Exercise requirements → Copy every line of the following data that includes the string "object".

Entries shown →

#####

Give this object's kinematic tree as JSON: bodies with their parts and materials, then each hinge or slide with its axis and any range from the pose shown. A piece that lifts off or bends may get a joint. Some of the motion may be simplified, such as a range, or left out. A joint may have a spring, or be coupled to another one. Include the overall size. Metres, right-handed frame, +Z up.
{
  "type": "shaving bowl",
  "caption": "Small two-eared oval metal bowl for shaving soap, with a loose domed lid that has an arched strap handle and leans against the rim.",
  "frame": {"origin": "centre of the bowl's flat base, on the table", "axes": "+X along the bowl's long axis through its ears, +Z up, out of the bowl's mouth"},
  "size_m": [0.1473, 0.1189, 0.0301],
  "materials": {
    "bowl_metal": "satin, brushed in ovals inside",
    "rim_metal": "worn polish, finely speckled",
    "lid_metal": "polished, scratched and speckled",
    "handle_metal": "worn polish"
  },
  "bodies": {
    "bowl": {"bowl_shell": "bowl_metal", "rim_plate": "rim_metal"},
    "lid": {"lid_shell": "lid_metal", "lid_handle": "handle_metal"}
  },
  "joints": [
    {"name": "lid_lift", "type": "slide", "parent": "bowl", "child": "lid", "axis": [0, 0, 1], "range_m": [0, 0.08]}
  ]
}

#####

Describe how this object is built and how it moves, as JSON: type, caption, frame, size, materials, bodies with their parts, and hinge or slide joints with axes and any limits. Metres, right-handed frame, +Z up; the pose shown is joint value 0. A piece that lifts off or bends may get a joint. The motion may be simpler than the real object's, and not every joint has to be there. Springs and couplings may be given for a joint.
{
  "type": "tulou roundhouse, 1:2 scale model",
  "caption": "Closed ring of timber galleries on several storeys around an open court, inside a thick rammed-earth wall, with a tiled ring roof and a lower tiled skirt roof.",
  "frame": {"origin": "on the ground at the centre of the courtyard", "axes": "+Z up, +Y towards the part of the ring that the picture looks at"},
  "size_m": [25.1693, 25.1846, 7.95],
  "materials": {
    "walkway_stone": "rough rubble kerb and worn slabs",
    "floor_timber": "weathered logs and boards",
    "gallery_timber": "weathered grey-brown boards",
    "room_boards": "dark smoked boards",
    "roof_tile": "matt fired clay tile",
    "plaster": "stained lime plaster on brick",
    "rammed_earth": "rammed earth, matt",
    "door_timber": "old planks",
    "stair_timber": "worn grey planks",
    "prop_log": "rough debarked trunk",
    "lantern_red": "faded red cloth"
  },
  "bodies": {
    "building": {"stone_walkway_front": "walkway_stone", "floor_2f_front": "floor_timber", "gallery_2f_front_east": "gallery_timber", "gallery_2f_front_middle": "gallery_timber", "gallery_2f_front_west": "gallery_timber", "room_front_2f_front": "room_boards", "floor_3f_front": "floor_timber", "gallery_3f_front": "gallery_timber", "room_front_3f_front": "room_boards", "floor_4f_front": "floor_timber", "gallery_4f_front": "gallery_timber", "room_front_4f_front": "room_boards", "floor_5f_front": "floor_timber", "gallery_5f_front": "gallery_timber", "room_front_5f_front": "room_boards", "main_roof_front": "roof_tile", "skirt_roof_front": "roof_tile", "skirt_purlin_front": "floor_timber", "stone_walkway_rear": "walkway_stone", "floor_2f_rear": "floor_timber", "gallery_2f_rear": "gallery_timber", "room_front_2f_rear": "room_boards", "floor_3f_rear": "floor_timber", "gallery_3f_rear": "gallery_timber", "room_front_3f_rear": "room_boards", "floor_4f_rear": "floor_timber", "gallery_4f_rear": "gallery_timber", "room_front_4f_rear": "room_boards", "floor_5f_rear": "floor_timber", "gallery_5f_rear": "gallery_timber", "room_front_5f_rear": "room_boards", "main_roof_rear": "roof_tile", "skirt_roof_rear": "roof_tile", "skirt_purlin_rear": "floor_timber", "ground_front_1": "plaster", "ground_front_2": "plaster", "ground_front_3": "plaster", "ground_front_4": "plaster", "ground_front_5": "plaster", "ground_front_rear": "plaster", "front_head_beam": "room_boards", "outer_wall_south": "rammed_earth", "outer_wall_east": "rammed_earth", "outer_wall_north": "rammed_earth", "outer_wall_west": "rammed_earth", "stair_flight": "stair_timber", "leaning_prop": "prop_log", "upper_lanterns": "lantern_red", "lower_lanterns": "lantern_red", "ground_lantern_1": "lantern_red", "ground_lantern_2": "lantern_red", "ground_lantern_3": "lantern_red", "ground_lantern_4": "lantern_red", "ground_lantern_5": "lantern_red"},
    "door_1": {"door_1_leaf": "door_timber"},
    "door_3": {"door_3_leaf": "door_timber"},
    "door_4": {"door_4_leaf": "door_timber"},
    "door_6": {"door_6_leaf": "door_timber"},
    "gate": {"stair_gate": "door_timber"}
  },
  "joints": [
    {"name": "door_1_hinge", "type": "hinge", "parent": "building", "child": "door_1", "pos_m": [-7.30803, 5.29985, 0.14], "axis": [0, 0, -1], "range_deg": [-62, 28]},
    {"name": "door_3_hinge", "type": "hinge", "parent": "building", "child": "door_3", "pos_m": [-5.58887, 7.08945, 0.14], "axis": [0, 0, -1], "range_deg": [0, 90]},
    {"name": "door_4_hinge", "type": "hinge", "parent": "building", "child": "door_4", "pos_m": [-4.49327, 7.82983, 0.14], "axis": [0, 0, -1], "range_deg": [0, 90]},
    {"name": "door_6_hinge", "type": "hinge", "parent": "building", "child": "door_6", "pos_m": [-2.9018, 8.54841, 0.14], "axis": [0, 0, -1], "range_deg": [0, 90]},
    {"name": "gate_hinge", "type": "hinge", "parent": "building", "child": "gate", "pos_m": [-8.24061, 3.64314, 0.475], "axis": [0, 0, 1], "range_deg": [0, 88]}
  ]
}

#####

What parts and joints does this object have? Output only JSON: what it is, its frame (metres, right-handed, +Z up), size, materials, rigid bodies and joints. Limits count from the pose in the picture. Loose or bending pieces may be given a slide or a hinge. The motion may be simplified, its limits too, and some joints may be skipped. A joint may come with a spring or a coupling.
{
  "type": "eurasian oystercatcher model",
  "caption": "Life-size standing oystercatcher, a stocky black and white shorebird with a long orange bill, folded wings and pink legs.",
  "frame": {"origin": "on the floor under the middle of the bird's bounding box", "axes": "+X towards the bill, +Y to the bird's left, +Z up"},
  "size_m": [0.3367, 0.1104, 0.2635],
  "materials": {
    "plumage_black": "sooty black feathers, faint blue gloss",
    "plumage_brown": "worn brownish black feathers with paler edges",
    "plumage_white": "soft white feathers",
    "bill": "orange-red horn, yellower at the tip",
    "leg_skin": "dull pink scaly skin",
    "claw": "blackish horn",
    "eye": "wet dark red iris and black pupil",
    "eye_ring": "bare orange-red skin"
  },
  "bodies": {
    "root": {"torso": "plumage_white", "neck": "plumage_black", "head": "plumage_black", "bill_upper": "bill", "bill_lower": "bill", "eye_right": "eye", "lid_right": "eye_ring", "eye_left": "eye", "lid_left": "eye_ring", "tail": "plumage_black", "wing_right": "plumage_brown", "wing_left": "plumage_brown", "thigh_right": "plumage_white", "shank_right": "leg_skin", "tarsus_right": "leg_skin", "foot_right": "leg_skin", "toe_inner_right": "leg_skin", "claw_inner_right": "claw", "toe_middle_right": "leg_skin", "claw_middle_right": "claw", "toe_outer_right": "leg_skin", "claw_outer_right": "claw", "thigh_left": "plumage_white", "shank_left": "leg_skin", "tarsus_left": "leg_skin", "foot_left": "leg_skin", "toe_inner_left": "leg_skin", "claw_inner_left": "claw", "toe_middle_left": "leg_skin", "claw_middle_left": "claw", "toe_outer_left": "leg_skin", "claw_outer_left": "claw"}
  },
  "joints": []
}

#####

The output →
Give this object's kinematic tree as JSON: bodies with their parts and materials, then each hinge or slide with its axis and any range from the pose shown. A piece that lifts off or bends may get a joint. Some of the motion may be simplified, such as a range, or left out. A joint may have a spring, or be coupled to another one. Include the overall size. Metres, right-handed frame, +Z up.
Describe how this object is built and how it moves, as JSON: type, caption, frame, size, materials, bodies with their parts, and hinge or slide joints with axes and any limits. Metres, right-handed frame, +Z up; the pose shown is joint value 0. A piece that lifts off or bends may get a joint. The motion may be simpler than the real object's, and not every joint has to be there. Springs and couplings may be given for a joint.
What parts and joints does this object have? Output only JSON: what it is, its frame (metres, right-handed, +Z up), size, materials, rigid bodies and joints. Limits count from the pose in the picture. Loose or bending pieces may be given a slide or a hinge. The motion may be simplified, its limits too, and some joints may be skipped. A joint may come with a spring or a coupling.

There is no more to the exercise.